The lines to print start at the one containing "Write the OpenSCAD" and end at the one containing "skirt_depth = 20; // [17:0.5:23]"; print them exactly, ends included, and only them.

── AVAILABLE DATA ──

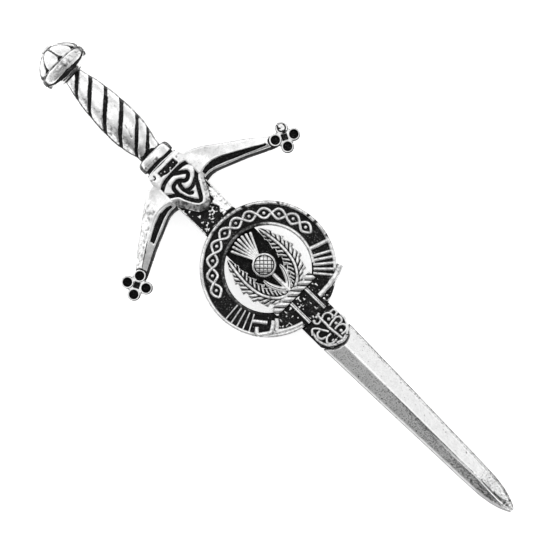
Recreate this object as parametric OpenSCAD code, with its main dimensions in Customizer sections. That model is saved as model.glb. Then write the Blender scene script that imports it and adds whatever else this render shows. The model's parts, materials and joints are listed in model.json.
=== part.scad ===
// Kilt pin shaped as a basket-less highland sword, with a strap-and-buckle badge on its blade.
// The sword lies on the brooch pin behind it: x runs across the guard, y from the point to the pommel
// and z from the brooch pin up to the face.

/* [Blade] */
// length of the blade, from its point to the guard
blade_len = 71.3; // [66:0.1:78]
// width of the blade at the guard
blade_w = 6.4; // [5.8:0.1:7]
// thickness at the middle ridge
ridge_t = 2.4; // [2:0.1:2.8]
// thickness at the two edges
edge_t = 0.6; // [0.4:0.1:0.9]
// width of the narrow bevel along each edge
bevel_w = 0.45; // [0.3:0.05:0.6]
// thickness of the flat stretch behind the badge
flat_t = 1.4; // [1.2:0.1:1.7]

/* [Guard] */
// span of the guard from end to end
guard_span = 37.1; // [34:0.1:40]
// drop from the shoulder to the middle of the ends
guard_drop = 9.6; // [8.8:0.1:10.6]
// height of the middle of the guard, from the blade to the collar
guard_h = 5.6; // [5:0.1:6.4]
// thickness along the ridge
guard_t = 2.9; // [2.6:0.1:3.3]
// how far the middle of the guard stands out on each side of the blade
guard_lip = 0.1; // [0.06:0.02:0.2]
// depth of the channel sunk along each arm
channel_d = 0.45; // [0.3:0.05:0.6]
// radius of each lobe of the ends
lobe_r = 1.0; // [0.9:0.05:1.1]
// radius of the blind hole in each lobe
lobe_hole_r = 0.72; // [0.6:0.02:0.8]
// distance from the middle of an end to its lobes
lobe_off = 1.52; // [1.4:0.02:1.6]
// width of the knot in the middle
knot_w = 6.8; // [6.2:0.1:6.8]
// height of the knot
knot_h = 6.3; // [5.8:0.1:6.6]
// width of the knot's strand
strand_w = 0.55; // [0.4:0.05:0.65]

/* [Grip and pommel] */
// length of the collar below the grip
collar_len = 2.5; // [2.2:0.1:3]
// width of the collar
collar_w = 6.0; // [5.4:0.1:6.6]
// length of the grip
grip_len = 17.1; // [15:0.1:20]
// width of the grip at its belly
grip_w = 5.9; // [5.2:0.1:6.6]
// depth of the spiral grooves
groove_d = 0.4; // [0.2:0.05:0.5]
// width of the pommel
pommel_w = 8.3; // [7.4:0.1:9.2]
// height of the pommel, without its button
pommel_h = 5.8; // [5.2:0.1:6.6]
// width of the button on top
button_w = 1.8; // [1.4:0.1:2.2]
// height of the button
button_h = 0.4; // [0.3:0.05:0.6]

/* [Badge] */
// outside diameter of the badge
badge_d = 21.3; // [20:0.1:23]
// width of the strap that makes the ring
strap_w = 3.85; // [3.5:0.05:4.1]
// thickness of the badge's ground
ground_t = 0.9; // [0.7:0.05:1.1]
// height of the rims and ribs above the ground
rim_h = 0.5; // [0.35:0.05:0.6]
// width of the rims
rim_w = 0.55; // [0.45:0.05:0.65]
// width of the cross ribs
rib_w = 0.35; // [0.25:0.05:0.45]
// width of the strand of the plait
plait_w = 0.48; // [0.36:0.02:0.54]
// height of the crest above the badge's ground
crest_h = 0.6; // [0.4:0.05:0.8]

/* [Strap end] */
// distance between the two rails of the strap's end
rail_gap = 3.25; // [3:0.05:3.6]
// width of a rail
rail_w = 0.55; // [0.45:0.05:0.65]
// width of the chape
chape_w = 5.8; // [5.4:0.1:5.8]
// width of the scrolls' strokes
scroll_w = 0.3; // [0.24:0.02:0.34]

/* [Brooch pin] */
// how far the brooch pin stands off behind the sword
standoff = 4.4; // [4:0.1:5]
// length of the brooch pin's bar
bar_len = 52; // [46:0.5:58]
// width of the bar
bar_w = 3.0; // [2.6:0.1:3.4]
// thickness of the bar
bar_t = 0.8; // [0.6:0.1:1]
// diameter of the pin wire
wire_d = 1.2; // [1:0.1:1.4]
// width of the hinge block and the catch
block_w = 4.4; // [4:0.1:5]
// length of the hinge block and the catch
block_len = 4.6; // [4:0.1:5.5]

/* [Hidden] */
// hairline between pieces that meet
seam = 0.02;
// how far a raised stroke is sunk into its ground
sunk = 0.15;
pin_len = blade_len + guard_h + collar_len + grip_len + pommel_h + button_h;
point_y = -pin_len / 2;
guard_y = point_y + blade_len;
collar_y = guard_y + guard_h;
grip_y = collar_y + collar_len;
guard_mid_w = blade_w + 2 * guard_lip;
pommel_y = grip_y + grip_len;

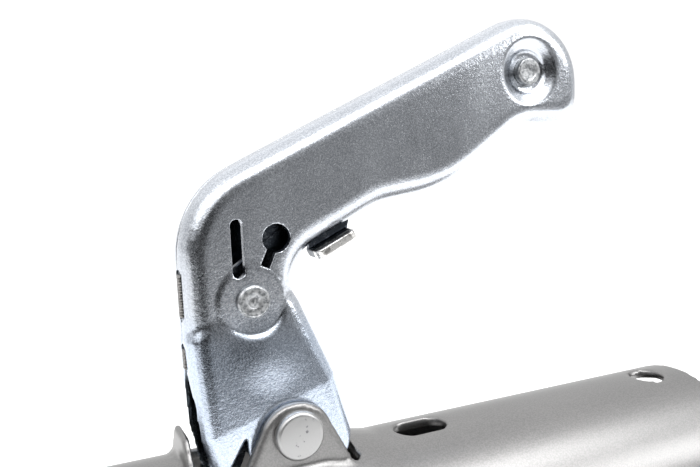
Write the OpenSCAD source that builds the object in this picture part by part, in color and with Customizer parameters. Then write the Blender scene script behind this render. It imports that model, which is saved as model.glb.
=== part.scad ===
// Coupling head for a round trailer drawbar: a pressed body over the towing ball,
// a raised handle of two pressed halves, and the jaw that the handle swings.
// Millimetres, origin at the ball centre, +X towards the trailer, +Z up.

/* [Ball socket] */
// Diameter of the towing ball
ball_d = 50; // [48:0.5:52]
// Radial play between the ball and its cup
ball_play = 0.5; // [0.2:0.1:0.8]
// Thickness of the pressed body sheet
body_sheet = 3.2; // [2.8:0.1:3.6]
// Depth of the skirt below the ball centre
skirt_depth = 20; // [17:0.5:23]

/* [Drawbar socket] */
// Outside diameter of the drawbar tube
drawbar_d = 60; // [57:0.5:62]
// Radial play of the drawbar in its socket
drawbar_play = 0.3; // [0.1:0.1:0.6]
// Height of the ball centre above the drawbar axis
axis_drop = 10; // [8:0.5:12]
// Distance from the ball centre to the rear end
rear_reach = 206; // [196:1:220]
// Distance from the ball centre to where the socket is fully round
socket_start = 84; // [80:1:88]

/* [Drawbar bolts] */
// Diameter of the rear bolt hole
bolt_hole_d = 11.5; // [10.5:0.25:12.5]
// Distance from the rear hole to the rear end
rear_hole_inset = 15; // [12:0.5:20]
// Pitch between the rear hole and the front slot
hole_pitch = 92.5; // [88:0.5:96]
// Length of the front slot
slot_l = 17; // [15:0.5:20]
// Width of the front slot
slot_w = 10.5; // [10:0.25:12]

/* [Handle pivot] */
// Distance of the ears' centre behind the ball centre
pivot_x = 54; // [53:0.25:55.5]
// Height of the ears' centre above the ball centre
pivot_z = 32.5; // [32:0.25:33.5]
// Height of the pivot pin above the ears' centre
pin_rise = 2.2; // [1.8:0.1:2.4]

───

» FULL RESPONSE
Write the OpenSCAD source that builds the object in this picture part by part, in color and with Customizer parameters. Then write the Blender scene script behind this render. It imports that model, which is saved as model.glb.
=== part.scad ===
// Coupling head for a round trailer drawbar: a pressed body over the towing ball,
// a raised handle of two pressed halves, and the jaw that the handle swings.
// Millimetres, origin at the ball centre, +X towards the trailer, +Z up.

/* [Ball socket] */
// Diameter of the towing ball
ball_d = 50; // [48:0.5:52]
// Radial play between the ball and its cup
ball_play = 0.5; // [0.2:0.1:0.8]
// Thickness of the pressed body sheet
body_sheet = 3.2; // [2.8:0.1:3.6]
// Depth of the skirt below the ball centre
skirt_depth = 20; // [17:0.5:23]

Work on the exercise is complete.